The apostrophe is written to show that something has been left out.

Start with the meaning our shopkeeper wanted to convey "Smile you are on-camera".

In everyday speech (s)he would probably have said something that sounded like "Smile your on camera" shortening the "you are" to something that sounds like "your". However, your means something that belongs to someone, as in "your pen", "your car",

We need some way of showing the difference between these when we write them, which is where the apostrophe comes in. It says "there is something missed out here".

Our shopkeeper should have written "Smile you're on-camera".

The meaning is now clear, you are has been shortened to you're so we know what the meaning is.

The observant reader will have noticed the hyphen in that example too, see the next section for an explanation.

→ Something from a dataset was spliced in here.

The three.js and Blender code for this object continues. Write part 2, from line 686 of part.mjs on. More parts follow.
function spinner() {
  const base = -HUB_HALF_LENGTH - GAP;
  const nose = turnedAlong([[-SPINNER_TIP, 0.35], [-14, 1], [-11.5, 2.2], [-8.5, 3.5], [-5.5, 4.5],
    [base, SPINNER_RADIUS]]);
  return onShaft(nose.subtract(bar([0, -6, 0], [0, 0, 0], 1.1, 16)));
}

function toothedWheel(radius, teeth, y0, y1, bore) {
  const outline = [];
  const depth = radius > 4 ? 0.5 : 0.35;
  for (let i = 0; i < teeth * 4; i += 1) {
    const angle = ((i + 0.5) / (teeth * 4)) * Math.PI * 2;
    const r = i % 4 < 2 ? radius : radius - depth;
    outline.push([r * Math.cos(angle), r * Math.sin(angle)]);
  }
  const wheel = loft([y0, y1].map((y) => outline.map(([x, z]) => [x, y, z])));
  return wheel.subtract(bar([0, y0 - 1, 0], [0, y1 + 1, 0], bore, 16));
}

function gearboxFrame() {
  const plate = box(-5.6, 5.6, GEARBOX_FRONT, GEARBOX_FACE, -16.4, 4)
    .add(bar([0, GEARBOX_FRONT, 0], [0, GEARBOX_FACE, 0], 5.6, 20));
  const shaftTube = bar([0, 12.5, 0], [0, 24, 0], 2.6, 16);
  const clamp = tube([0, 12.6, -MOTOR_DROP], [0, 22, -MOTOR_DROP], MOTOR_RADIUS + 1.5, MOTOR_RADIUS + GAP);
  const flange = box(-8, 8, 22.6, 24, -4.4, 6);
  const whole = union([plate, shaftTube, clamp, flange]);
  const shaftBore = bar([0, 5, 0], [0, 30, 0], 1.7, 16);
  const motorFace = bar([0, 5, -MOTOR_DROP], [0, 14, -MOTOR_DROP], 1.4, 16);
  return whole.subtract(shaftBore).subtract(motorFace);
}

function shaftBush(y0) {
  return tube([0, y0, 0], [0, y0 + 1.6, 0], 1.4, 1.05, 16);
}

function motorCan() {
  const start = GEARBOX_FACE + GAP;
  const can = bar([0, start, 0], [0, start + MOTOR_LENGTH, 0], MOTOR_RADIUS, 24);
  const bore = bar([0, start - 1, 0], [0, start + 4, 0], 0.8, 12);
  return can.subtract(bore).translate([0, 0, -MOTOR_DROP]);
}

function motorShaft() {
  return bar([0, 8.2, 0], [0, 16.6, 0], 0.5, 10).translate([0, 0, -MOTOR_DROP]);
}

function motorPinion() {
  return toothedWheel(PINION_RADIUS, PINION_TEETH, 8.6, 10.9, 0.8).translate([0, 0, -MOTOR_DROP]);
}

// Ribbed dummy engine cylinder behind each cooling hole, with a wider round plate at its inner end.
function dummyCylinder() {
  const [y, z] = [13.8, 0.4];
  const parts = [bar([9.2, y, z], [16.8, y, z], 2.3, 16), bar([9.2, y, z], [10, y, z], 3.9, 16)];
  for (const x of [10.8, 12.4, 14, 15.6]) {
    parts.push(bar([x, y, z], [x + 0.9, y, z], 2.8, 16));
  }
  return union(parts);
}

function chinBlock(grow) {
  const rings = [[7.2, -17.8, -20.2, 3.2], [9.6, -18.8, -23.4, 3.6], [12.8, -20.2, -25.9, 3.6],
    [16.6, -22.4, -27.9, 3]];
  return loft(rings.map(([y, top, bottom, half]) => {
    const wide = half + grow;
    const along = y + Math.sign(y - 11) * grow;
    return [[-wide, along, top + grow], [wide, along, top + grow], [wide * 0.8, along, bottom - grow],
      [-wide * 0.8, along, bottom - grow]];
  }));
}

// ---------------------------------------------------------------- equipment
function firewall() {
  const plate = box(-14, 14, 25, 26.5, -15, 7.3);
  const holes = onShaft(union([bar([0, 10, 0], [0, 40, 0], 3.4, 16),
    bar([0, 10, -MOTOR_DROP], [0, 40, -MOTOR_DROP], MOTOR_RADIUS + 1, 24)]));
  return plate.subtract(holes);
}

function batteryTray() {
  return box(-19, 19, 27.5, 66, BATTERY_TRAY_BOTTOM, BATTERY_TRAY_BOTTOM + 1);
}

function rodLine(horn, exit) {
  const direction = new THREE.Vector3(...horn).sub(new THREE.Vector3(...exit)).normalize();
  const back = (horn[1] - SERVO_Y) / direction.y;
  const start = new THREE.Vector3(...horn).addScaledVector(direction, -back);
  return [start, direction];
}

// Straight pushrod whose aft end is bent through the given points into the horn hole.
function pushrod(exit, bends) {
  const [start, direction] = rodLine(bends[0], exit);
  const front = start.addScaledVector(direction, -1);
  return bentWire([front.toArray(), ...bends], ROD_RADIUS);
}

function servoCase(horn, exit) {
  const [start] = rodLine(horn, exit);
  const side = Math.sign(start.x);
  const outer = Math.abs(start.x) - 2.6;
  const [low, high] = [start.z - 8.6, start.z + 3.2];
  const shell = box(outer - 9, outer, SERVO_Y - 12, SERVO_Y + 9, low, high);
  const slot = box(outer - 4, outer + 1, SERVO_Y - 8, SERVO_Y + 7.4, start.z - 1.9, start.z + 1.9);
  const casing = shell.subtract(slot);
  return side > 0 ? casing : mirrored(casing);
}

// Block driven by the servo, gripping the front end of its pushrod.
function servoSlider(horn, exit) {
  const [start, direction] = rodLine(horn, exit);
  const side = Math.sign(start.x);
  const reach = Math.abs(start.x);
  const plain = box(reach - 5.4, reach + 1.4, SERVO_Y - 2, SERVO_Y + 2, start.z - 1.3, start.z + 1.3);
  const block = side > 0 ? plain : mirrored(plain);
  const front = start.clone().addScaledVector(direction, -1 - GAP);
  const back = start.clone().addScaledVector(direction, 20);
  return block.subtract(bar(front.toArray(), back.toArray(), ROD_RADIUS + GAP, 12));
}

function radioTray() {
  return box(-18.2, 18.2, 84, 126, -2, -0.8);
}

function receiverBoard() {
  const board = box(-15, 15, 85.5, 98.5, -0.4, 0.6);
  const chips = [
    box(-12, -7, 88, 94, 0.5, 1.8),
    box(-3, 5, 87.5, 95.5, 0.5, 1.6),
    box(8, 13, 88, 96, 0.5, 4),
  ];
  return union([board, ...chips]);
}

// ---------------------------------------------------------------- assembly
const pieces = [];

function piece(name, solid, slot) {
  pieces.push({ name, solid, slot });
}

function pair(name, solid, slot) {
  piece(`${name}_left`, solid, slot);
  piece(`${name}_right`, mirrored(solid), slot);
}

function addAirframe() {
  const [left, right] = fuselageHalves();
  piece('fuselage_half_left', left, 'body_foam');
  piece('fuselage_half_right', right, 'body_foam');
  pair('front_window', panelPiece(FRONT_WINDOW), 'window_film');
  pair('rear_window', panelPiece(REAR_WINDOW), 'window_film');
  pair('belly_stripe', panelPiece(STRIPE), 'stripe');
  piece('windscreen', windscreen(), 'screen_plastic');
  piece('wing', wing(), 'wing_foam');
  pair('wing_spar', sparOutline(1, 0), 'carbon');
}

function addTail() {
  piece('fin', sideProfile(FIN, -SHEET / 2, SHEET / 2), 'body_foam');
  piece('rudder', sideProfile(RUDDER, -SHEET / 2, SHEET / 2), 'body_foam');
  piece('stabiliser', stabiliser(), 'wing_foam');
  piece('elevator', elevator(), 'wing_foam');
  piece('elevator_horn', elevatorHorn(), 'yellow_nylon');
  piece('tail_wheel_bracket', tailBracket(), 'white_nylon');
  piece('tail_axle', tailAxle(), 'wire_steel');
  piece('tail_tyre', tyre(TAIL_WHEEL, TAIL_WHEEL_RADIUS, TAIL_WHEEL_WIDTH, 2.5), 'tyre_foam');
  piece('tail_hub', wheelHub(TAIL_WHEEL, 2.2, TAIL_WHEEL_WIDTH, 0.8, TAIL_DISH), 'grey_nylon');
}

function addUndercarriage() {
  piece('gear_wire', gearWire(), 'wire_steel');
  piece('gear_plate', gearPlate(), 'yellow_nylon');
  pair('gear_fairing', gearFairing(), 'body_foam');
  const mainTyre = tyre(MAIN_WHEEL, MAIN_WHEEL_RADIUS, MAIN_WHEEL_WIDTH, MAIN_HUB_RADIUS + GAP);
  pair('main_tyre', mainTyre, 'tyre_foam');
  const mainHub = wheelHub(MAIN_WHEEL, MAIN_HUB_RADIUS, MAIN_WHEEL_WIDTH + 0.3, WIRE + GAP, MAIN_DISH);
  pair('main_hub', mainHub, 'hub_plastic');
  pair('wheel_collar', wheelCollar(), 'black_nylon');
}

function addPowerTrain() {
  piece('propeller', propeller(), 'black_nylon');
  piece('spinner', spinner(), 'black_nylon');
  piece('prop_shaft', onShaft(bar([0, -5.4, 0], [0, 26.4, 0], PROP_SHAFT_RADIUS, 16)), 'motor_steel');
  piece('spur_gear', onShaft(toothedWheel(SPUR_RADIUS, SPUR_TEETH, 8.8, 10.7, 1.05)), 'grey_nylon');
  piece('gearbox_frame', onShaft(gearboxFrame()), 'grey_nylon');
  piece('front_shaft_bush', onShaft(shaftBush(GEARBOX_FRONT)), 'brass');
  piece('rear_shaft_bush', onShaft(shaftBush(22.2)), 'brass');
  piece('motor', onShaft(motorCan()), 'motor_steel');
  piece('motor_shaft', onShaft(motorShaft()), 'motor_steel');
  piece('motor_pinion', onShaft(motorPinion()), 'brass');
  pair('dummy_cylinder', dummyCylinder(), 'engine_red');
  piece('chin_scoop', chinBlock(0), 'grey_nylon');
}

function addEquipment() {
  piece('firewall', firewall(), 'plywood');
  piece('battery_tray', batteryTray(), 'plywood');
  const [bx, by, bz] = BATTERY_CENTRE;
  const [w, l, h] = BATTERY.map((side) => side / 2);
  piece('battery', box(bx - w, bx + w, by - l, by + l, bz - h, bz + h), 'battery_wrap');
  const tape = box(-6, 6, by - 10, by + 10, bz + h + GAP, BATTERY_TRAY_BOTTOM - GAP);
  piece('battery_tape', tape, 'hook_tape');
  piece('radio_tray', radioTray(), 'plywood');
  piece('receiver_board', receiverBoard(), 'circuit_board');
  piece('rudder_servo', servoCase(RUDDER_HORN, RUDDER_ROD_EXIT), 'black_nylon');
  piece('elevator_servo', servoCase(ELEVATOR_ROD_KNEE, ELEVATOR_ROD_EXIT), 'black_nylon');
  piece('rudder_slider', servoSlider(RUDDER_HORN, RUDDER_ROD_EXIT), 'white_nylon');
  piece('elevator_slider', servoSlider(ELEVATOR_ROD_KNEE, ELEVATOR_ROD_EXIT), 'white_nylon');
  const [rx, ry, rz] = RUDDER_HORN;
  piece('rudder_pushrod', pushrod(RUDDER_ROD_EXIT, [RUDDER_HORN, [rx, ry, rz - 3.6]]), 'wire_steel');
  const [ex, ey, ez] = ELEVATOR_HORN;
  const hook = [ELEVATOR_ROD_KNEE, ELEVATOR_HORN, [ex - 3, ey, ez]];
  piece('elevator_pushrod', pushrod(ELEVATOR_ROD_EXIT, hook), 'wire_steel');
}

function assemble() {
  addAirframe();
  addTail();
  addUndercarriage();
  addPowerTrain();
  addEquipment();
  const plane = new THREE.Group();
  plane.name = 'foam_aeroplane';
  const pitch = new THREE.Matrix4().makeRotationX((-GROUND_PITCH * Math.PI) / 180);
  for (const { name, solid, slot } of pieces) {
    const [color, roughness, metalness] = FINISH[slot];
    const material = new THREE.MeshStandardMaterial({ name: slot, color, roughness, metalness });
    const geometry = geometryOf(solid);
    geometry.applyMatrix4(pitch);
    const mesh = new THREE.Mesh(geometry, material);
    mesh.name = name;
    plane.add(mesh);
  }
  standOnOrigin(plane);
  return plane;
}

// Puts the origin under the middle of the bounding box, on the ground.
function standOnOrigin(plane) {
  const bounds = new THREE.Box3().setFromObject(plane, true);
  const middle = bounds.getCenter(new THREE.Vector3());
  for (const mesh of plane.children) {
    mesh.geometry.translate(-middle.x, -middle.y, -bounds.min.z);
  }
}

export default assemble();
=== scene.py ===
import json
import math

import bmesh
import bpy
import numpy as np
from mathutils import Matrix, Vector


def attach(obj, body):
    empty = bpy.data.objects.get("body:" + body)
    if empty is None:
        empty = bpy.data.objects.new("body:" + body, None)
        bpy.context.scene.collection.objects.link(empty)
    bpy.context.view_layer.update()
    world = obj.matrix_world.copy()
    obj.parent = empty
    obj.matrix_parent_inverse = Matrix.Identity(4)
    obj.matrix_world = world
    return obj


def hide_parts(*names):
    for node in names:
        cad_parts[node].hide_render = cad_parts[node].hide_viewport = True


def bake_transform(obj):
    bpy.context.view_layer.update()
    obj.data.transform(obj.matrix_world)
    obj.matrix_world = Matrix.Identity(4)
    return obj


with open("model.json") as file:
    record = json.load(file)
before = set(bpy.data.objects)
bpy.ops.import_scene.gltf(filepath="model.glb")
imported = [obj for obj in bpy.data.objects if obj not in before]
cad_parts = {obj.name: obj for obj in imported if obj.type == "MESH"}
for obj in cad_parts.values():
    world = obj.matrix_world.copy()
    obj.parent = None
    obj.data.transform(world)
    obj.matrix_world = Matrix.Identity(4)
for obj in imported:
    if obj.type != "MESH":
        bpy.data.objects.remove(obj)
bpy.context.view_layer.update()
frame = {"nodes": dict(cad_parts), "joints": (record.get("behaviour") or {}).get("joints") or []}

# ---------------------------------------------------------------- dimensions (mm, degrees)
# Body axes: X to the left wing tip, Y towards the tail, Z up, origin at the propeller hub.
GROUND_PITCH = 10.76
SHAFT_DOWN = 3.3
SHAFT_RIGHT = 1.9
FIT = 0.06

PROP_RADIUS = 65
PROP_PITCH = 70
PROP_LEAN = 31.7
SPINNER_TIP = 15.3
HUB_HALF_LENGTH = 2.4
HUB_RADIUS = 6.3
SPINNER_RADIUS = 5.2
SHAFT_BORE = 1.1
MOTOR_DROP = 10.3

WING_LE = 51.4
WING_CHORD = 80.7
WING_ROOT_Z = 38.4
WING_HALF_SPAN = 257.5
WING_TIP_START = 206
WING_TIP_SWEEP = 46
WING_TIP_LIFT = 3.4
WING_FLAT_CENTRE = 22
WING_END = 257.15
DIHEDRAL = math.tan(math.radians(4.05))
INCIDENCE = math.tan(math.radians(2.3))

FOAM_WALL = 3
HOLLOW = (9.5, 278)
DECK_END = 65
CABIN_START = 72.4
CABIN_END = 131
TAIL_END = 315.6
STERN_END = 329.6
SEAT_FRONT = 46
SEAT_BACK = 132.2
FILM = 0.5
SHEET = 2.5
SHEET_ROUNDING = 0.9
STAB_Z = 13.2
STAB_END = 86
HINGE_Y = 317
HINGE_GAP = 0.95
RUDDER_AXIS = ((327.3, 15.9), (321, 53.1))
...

How to use apostrophes correctly

Follow this simple rule and never again will you err with apostrophes.

Ask yourself, "What do I really want to say ?" and think the full sentence in your head before you write it down. So our shopkeeper would have thought, I want to say "Smile, you are on-camera", I will be missing out part of the word are, so that is where the apostrophe goes.

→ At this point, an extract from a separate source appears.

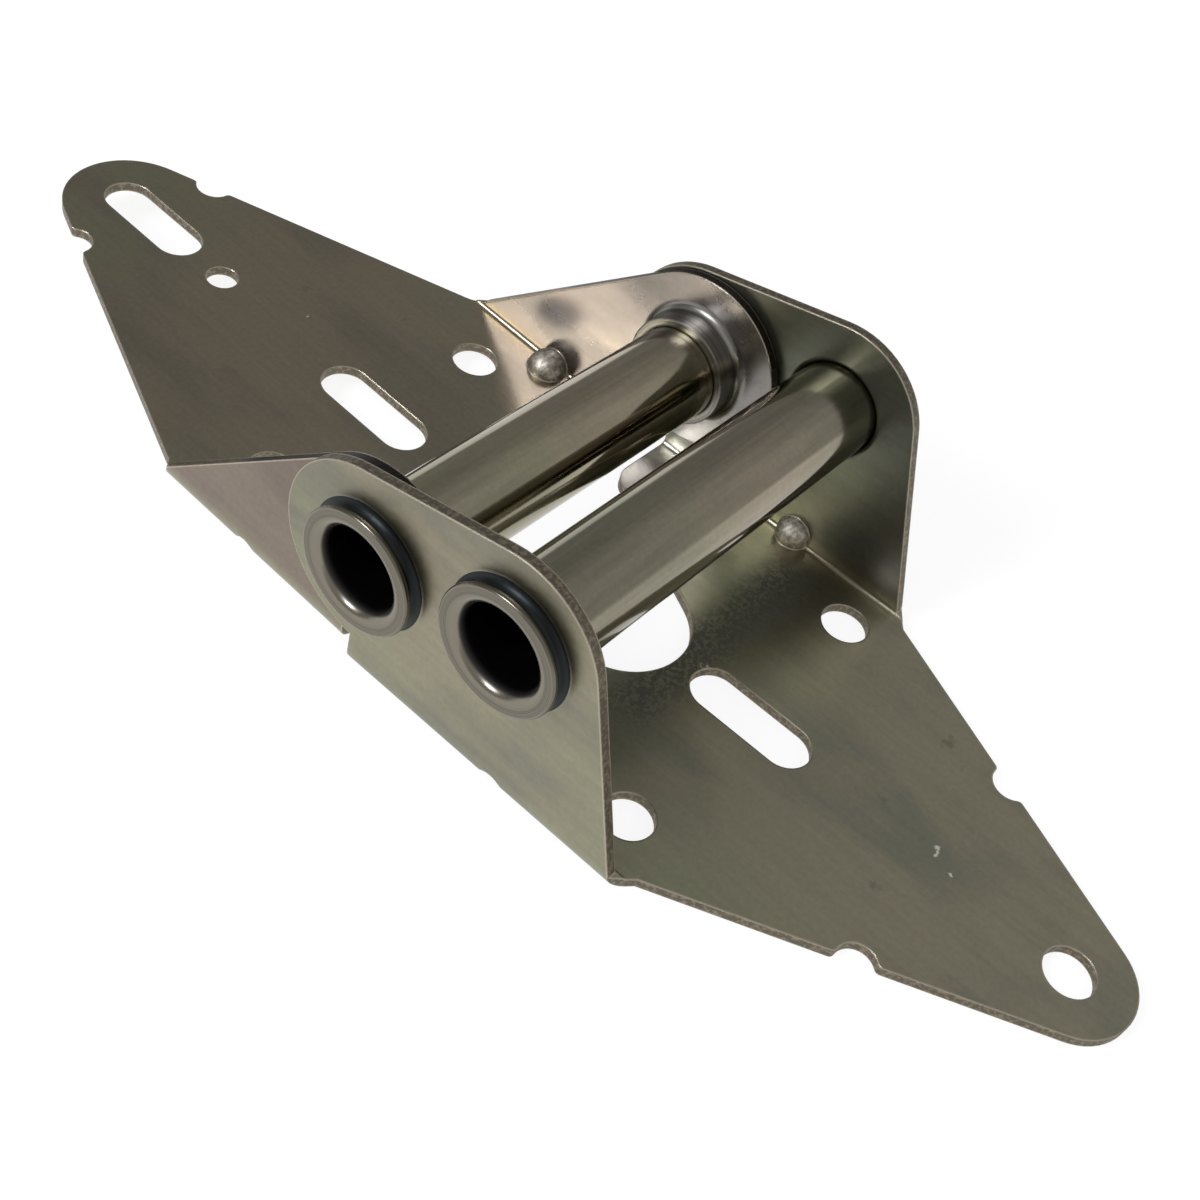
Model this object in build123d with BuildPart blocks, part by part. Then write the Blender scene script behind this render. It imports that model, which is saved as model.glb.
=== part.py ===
"""Double-tube steel garage door hinge, in millimetres.

Two leaves are stamped from zinc-plated sheet and folded, each with a pair of upright ears.
The ears of the plain leaf nest inside the ears of the roller leaf, and two rolled steel tubes
pass through them: the pivot tube, which the plain leaf turns on, and the roller tube behind it,
which takes the stem of a track roller.

The origin is the middle of the pivot axis. X runs along that axis, +Y points to the tip of the
plain leaf, and +Z points away from the door. Places along the leaves are measured from the
pivot axis.
"""
from build123d import *
import os
from math import asin, atan2, cos, hypot, sin

# Sheet that both leaves are folded from
sheet = 1.5
bend_inside = 0.8

# Tubes and the rolled lips at their ends
tube_diameter = 13.5
tube_wall = 1.0
lip_diameter = 17.3
lip_edge_round = 0.45
lip_mouth_round = 1.7

# Place of the pivot axis over the door face, and of the roller axis from it
pivot_height = 19.2
roller_rise = 5.9
roller_setback = 21.5

# Collars drawn out of the ears around the tubes
collar_wall = 1.15
collar_root_round = 1.3
collar_mouth_round = 0.9
seat_collar_height = 1.4
bearing_collar_height = 4.2
running_clearance = 0.07

# Roller leaf
hinge_width = 67.2
roller_ear_margin = 6.85
roller_corner_margin = 6.05
roller_ear_foot = 43.7
roller_corner_row = 42.9
roller_taper_row = 45.4
roller_taper_half = 30.6
roller_leaf_end = 1.0
roller_tip_centre = 90.2
roller_tip_radius = 8.7
tip_hole_diameter = 7.1
tip_hole_inset = 0.2
roller_slot_centre = 40.0
roller_side_hole_row = 39.0
roller_side_hole_half = 24.5
roller_notch_row = 70.5
window_radius = 9.8
window_centre = 17.5
window_mouth_half = 20.5
window_corner_round = 4.0

# Plain leaf, with its ears inside the roller leaf's
ear_play = 0.2
plain_ear_margin = 6.6
plain_ear_shift = 0.35
plain_leaf_start = 3.0
plain_ear_foot = 38.0
plain_corner_row = 37.0
plain_taper_row = 38.6
plain_taper_half = 30.15
plain_foot_end = 42.0
plain_tip_centre = 83.4
plain_tip_radius = 10.8
tip_slot_centre = 79.3
tip_slot_length = 18.8
small_hole_centre = 63.4
small_hole_diameter = 4.8
plain_slot_centre = 30.3
plain_side_hole_row = 29.2
plain_side_hole_half = 20.3
plain_notch_row = 81.0
leaf_tilt = 2.9

# Screw holes, slots and edge notches that both leaves share
screw_hole_diameter = 7.0
slot_width = 7.3
slot_length = 19.0
notch_radius = 2.75
notch_offset = 0.6
notch_corner_round = 0.8

# Round gussets pressed up across the bends, each with a dent behind it
roller_gusset_row = 23.9
roller_gusset_radius = 2.7
roller_gusset_lean = 0.0
roller_gusset_lift = 1.1
plain_gusset_row = 21.6
plain_gusset_radius = 3.1
plain_gusset_lean = 1.8
plain_gusset_lift = 0.0
dent_radius = 2.2

# Turn of these balls about Y, which keeps their poles off the faces that they cross
pole_turn = 45.0

tube_radius = tube_diameter / 2
bore_radius = tube_radius - tube_wall
lip_radius = lip_diameter / 2
door_face = -pivot_height
leaf_top = door_face + sheet
bend_outside = bend_inside + sheet
bend_top = door_face + bend_outside
roller_half = hinge_width / 2
plain_half = roller_half - sheet - ear_play
roller_ear_radius = tube_radius + roller_ear_margin
roller_corner_radius = tube_radius + roller_corner_margin
plain_ear_radius = tube_radius + plain_ear_margin
ear_top = roller_rise + roller_corner_radius + sheet
bearing_radius = tube_radius + running_clearance
pivot_axis = (0, 0)
roller_axis = (-roller_setback, roller_rise)
sides = (-1, 1)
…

Do the same for possessive sentences - this is the coat of John that becomes this is John's coat.

Life becomes a little more complicated when dealing with plurals, but that process works just as well.

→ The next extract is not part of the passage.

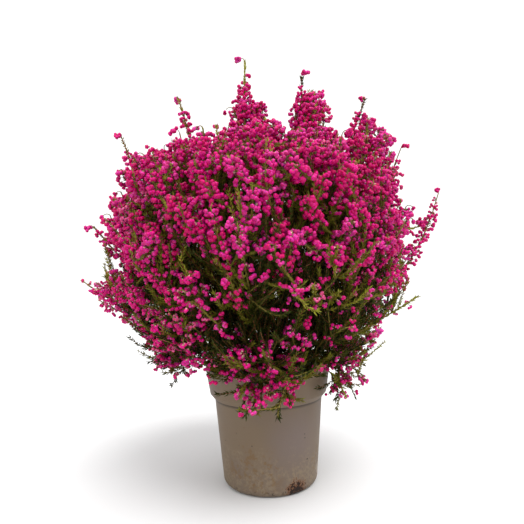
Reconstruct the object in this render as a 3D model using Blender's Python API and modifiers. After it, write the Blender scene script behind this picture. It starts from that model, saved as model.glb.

Examples of apostrophes for different meanings

To show where letters have been left out
don't do not
isn't is not
you're

you are

'60s 1960s
To show possession
one man's book the book of one man
two mens' books the books of two men
the Smiths' house the house of the Smiths
Other examples
1960s the years of the 60s
MDs means more than one MD
MDs' opinions opinions of (plural) MDs

What the hyphen does

In this example the shopkeeper wanted to say the onlooker was "on-camera" in the sense that they were being filmed, rather than saying that they were physically on the camera, perhaps standing on the camera. The two words "on" and "camera" are linked together to form a compound noun, and that needs some way of showing it in the written text. That's where the hyphen comes in, it joins the words and tells the reader that they should be treated as one.

Here are some more examples of compound nouns:

mother-in-law

self-respect

In general hyphenation is a difficult topic. People are reluctant to use hyphens and their use can be the subject of much debate. The best advice is to look for the word in a recent dictionary and if you don't find it there, use a hyphen.